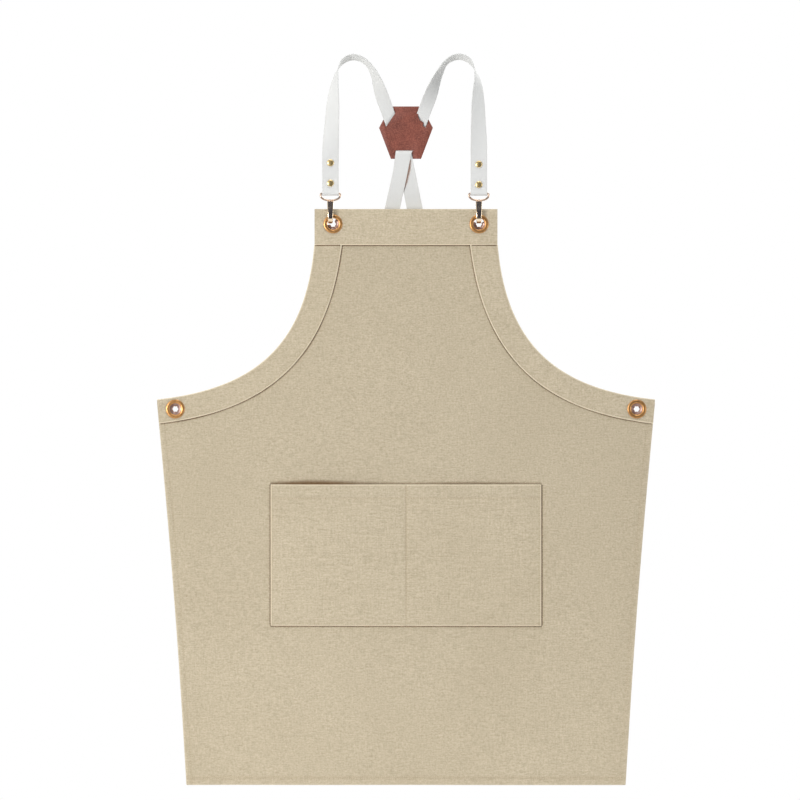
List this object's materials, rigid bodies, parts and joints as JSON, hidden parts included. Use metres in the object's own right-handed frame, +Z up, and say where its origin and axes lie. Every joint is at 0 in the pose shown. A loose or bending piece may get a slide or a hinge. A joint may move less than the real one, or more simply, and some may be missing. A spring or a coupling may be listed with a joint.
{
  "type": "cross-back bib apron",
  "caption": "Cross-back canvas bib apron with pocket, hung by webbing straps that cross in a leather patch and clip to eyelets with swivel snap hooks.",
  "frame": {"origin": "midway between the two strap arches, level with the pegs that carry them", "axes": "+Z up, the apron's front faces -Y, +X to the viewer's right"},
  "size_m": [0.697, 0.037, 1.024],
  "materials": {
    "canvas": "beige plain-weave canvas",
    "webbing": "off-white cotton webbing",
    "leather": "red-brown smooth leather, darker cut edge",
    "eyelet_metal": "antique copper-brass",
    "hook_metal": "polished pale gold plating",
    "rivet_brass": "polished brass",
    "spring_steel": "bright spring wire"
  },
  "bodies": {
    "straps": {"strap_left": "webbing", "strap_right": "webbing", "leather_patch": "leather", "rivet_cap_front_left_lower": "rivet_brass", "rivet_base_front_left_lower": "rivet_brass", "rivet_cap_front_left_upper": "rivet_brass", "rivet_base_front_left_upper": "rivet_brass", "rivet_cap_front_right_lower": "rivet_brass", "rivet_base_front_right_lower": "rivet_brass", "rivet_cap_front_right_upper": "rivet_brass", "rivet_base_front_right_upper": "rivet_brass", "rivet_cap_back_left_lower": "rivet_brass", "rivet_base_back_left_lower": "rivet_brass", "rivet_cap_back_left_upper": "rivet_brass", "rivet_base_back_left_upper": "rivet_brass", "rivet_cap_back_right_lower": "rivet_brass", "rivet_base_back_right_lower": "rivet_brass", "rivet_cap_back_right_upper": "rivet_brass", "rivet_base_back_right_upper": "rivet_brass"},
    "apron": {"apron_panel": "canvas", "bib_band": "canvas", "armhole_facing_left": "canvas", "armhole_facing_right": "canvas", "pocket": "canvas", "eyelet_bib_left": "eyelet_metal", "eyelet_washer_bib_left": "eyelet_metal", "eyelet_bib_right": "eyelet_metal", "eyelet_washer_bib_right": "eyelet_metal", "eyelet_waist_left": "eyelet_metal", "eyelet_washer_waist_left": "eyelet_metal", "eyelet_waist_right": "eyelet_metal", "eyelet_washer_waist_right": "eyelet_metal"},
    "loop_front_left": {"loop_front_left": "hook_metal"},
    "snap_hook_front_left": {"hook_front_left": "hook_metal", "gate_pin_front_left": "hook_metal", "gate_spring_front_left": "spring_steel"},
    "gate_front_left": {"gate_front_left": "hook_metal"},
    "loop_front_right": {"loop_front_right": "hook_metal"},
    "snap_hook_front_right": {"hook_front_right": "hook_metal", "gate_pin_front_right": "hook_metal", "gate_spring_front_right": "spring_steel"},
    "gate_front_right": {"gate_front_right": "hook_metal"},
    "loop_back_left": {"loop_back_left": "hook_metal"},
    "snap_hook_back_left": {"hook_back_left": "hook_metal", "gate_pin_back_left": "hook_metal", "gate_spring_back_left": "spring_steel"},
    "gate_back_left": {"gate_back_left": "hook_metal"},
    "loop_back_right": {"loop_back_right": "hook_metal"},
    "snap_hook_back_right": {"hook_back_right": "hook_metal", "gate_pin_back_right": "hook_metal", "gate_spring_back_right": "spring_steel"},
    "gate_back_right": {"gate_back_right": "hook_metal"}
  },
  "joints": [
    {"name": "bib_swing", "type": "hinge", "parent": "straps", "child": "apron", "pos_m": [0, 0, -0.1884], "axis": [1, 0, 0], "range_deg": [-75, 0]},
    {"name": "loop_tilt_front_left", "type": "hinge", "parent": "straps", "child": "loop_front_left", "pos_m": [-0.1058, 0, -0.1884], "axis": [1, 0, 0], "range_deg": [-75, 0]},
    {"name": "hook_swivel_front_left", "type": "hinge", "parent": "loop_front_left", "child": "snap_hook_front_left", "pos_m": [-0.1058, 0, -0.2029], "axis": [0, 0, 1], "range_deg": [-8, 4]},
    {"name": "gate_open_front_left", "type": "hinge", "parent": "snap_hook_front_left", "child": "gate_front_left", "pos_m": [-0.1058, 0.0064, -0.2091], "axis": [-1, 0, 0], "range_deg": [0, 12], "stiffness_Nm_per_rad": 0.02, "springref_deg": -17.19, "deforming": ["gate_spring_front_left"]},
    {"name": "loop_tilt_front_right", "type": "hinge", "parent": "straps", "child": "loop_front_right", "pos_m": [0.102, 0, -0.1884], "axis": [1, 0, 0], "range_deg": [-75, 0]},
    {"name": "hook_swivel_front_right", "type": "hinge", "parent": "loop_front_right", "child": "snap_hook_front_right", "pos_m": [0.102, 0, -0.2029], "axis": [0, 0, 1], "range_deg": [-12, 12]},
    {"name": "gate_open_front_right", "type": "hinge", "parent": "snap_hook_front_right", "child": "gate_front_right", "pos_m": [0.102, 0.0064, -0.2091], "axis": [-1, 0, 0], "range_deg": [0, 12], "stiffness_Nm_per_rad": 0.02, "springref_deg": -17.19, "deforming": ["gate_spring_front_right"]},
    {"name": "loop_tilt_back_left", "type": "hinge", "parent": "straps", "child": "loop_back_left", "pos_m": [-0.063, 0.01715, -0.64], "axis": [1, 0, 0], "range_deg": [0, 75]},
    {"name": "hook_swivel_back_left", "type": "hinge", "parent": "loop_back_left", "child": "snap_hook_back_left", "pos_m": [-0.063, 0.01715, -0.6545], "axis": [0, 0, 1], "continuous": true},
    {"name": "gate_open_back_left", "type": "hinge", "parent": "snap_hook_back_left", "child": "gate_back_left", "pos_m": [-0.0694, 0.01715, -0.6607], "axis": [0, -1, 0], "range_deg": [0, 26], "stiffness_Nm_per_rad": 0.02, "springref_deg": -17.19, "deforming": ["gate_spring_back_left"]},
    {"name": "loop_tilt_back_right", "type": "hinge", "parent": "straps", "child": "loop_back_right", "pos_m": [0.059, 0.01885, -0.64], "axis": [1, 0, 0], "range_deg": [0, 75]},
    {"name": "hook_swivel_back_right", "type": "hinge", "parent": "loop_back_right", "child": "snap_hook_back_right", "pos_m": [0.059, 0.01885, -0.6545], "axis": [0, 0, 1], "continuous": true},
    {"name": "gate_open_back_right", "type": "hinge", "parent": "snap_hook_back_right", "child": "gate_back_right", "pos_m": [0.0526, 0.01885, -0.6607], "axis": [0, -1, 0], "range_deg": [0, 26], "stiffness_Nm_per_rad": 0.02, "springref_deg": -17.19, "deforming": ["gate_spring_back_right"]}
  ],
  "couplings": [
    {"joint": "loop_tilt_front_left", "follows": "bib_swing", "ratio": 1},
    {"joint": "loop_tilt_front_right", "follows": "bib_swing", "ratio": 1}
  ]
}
* * *
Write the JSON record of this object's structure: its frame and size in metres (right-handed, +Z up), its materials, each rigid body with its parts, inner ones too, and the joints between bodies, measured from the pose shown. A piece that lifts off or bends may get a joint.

■ Given request
Search the data for "this". Copy every matching line.

■ The answer
List this object's materials, rigid bodies, parts and joints as JSON, hidden parts included. Use metres in the object's own right-handed frame, +Z up, and say where its origin and axes lie. Every joint is at 0 in the pose shown. A loose or bending piece may get a slide or a hinge. A joint may move less than the real one, or more simply, and some may be missing. A spring or a coupling may be listed with a joint.
Write the JSON record of this object's structure: its frame and size in metres (right-handed, +Z up), its materials, each rigid body with its parts, inner ones too, and the joints between bodies, measured from the pose shown. A piece that lifts off or bends may get a joint.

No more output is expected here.